Lord Howell of Guildford: My Lords, we on these Benches also support in principle the aims of the proposed legislation. As noble Lords and the Minister pointed out, it comes in two parts: one is concerned with the reduction of UK MEPs from 87 to 72 as required following the Treaty of Nice; the other relates to the enfranchising of Gibraltar for the purpose of European parliamentary elections.

The Bill gives us no opportunity to look at the broader question of the dreadful closed list system of European parliamentary elections, let alone the European Parliament's present powers, which need to be closely circumscribed and watched. But I endorse the comments of the noble Lord, Lord Hannay, and the points that he makes. We will return frequently to those matters, because they are of central concern in determining the balance of power between the central institutions of the European Union and the nation states. In turn, that balance determines the nature and genuineness of democracy, as opposed to the more remote, so-called democratic patterns used to pass for democracy, which are out of touch with most people in everyday life. We cannot deal with those matters in this Bill. I shall therefore discuss the details of the Bill.

As is obvious, we on this side strongly favour the enlargement of the European Union and, therefore, the arrangements necessary for new members' participation in its institutions. Frankly, we did not think that the Treaty of Nice, with all the bells and whistles attached to it, would be the best and easiest way of putting in place the necessary machinery. We were nearly proved right when the Republic of Ireland got indigestion and had to have a second referendum on the matter. But, one way or another, the Treaty of Nice provisions got through—not in the best way. The Bill must now respond.

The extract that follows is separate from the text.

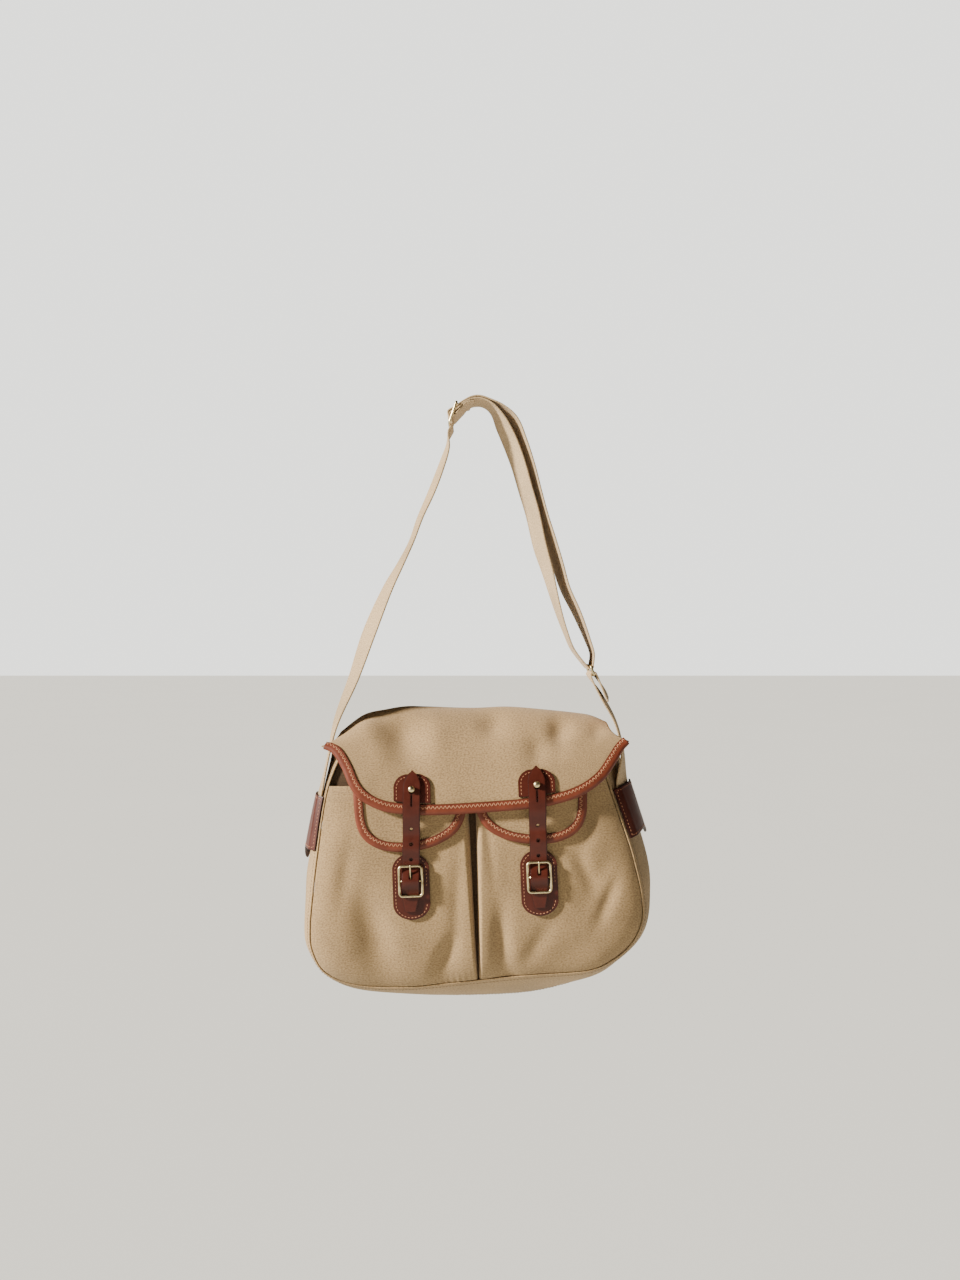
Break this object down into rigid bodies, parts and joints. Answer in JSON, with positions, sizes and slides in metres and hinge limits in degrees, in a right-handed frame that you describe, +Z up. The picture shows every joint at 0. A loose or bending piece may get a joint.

The Bill must cope with the uncertainties of enlargement. The commitments that each of the countries listed will accede and will, therefore, be entitled to the extra seats in the Parliament are not yet in the bag. There are difficulties ahead even now, although agreement in principle has been reached. There are referenda to be held in the candidate countries, and it is possible that the membership after the next phase of enlargement may not be as planned. Having heard the language that was used at the weekend between senior existing member states and the new countries—the applicants were told to "Shut up" and replied in lusty terms that that was not the kind of union that they had thought they were joining—I hope that the uncertainty has not increased. Those issues exist, and they give rise to some of the difficult points that the Bill must address in giving the Government powers to respond to events that have not yet occurred. As my honourable friend Mr William Cash said in another place, the Bill is, in a sense, based on a hypothesis.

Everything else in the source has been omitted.